Because the advancement of this particular water sampling method involves several different fields of study, it has allowed students from a range of diverse backgrounds and interests to participate and hone their skills.

“It’s important to advance science, but as an educator and researcher at FLC, it’s more important to serve the students and their career path,” Li said. “These students were trained by the work in this project, they can apply skills directly to what they want to pursue in their careers and get good jobs. That's the most significant outcome.”

As another benefit, Li said, the project emphasizes community outreach and education, collaborating with local environmental non-profits, high schools, and Native American tribes to highlight the importance of water resource protection.
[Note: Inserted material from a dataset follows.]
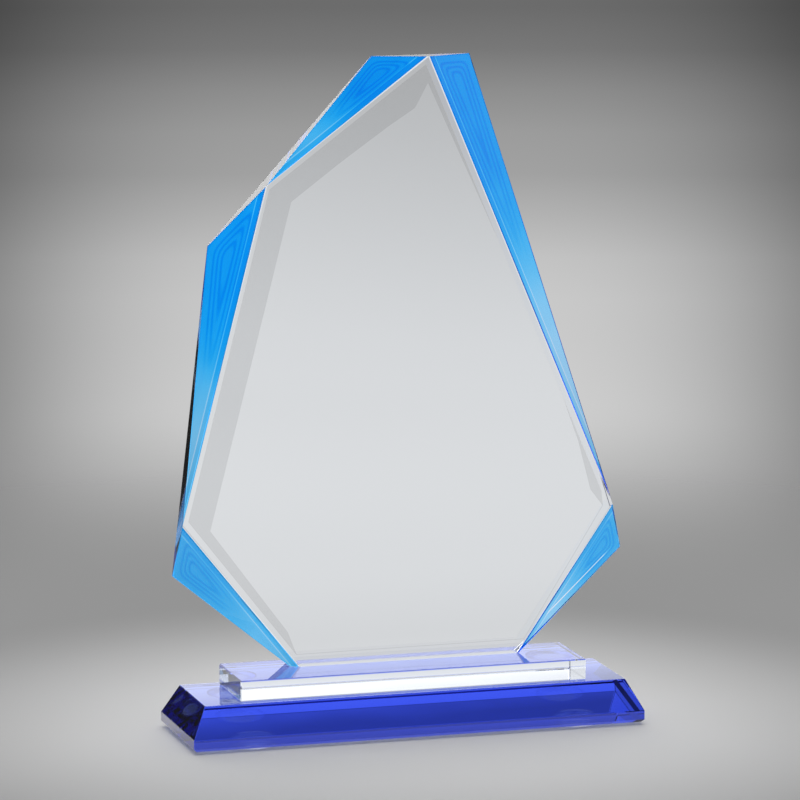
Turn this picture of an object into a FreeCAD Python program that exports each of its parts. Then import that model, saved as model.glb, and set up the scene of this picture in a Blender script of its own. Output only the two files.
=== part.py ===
"""Crystal award: a faceted clear glass plaque on a clear glass step and a blue glass base.

The origin is on the surface that the award stands on, under the middle of the base. X runs along the
base to the right, Y runs away from the reader and Z runs up. All sizes are in millimetres.
"""

import FreeCAD, Part
import math
import os

import Sketcher

# Driving dimensions: word, size, what it measures.
DIMENSIONS = (
    ("base_length", 177.0, "blue base, left to right"),
    ("base_depth", 51.0, "blue base, front to back"),
    ("base_height", 15.9, "blue base, bottom to top"),
    ("base_skirt", 4.5, "upright band under the slopes"),
    ("base_end_inset", 5.8, "how far each end slope leans in"),
    ("base_side_inset", 6.4, "how far the front and back slopes lean in"),
    ("base_bottom_chamfer", 1.1, "chamfer round the bottom"),
    ("step_length", 136.0, "clear step, left to right"),
    ("step_depth", 32.0, "clear step, front to back"),
    ("step_height", 7.9, "clear step, bottom to top"),
    ("step_arris", 0.4, "narrow polished flat on the step's edges"),
    ("bond", 0.1, "thickness of each adhesive film"),
    ("bond_margin", 0.5, "how far the step's film stays inside its edge"),
    ("foot_radius", 9.4, "round anti-slip foot, at its rim"),
    ("foot_sole_radius", 6.0, "flat middle of the foot's underside"),
    ("foot_height", 1.0, "foot, top to bottom"),
    ("foot_rim", 0.25, "upright rim above the domed part"),
    ("foot_reach_x", 63.5, "foot's centre from the middle, left or right"),
    ("foot_reach_y", 14.5, "foot's centre from the middle, front or back"),
    ("plaque_thickness", 8.0, "glass plate"),
    ("plaque_front", 1.7, "front face of the plaque behind the base's middle"),
    ("edge_land", 0.5, "what a facet leaves of the plate's edge at its outer corner"),
    ("coat", 0.12, "thickness of the blue lacquer on a facet"),
    ("coat_gap", 0.4, "clear line left along a facet's inner edge"),
)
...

Li said presentations are planned at Diné College in Arizona as well as Navajo Technical University and Southwestern Indian Polytechnic Institute in New Mexico.

Upon completion, the project expects to validate the ddPCR system with samples from the Animas River in Durango, publish its findings, and host educational workshops to engage and train the next generation of environmental professionals.

Chris Frey, assistant administrator for EPA’s Office of Research and Development, added: “EPA is pleased to mark the 20th anniversary of our P3 program by announcing this impressive round of projects that are tackling critical issues such as removing PFAS from water, combating harmful algal blooms, and materials recovery and reuse,” he said. “I commend these hardworking and creative students and look forward to seeing the results of their innovative projects that are addressing some of our thorniest sustainability and environmental challenges.”